The coupons expire at the end of January, so you have to act quick. It’s first come, first serve, the first two people that e-mail me here get the coupons. By forewarned, I’m not personally delivering these tickets to your door. Either you come and pick them up from me, or at the very best I can mail them to you.

Good luck!

A TRIP TO THE GHETTO

The plan was to wake up early today to work on a lab assignment before I joined Nic for a trip out to Metrotown to meet Kristina. We were going to see The Two Towers. I was also going to look at Lindsay’s laptop which is having some problems.

Well, I woke up at noon which wasn’t a good start. After lounging around for an hour watching tv and eating breakfast, I played video games for an hour. I then went to the Village to get some lunch and the next thing I knew we were going to have to leave for Burnaby.

I got no work done, nor did I look at Lindsay’s laptop. I hate not sticking to plans that I make for myself. Makes me angry really. People always say they procrastinate, but does that make it any better? No. I think it’s a sign of weakness.

When Nic and I got off the Skytrain, I was again reminded by how ghetto Metrotown and parts of Burnaby are. It’s this faux-ghetto though, not really distinct, but some sort of wanna-be ghetto. I swear Metrotown is populated mainly by no-good teenagers. It makes you want to take a shower after visiting.

Anyways, I enjoyed watching the film. It wasn’t as good as the Fellowship but any middle installment of a trilogy has inherent difficulties to deal with. Not having a true beginning nor end can make for a weaker film. Then again, Empire was the middle installment, and I rate it higher than A New Hope and Jedi, so go figure.

Overall, I think it did a good job of advancing the story since I’m looking forward to seeing The Return of the King.

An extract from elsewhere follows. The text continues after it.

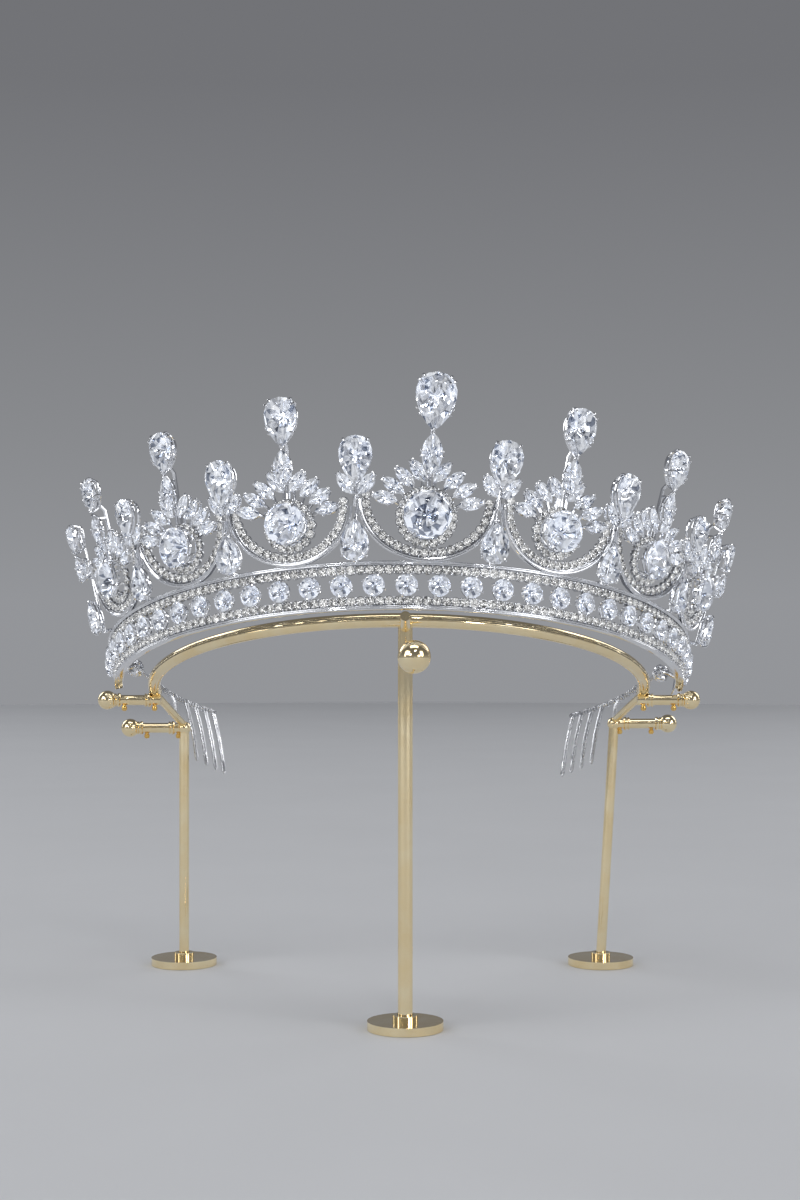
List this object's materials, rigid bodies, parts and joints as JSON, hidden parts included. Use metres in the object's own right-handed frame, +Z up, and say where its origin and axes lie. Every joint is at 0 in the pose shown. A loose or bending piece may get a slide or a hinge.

Tonight, I read Premiere Magazine’s cover story for their January 2003 issue. The story is on Viggo Mortensen. The writer gathered material for it while driving with Viggo and his son to Idaho. A most interesting moment is described when the trio arrives in Libby, Montana (pop. 2700) for a rest stop. The three are standing outside of a Subway sandwich shop, when I guess what constitutes most of the teenage population of Libby drive by in pick-up trucks. They yell out, “Fuck you, you motherfucking pansyass queers!”

I find it ironic that these teenagers have decided to call the man who so ably played Aragorn, Isildur’s heir, and the man would be King, a “pansyass queer”. Well, that certainly makes me want to visit Libby, Montana. In hindsight, those teenagers would probably fit in really well at Metrotown.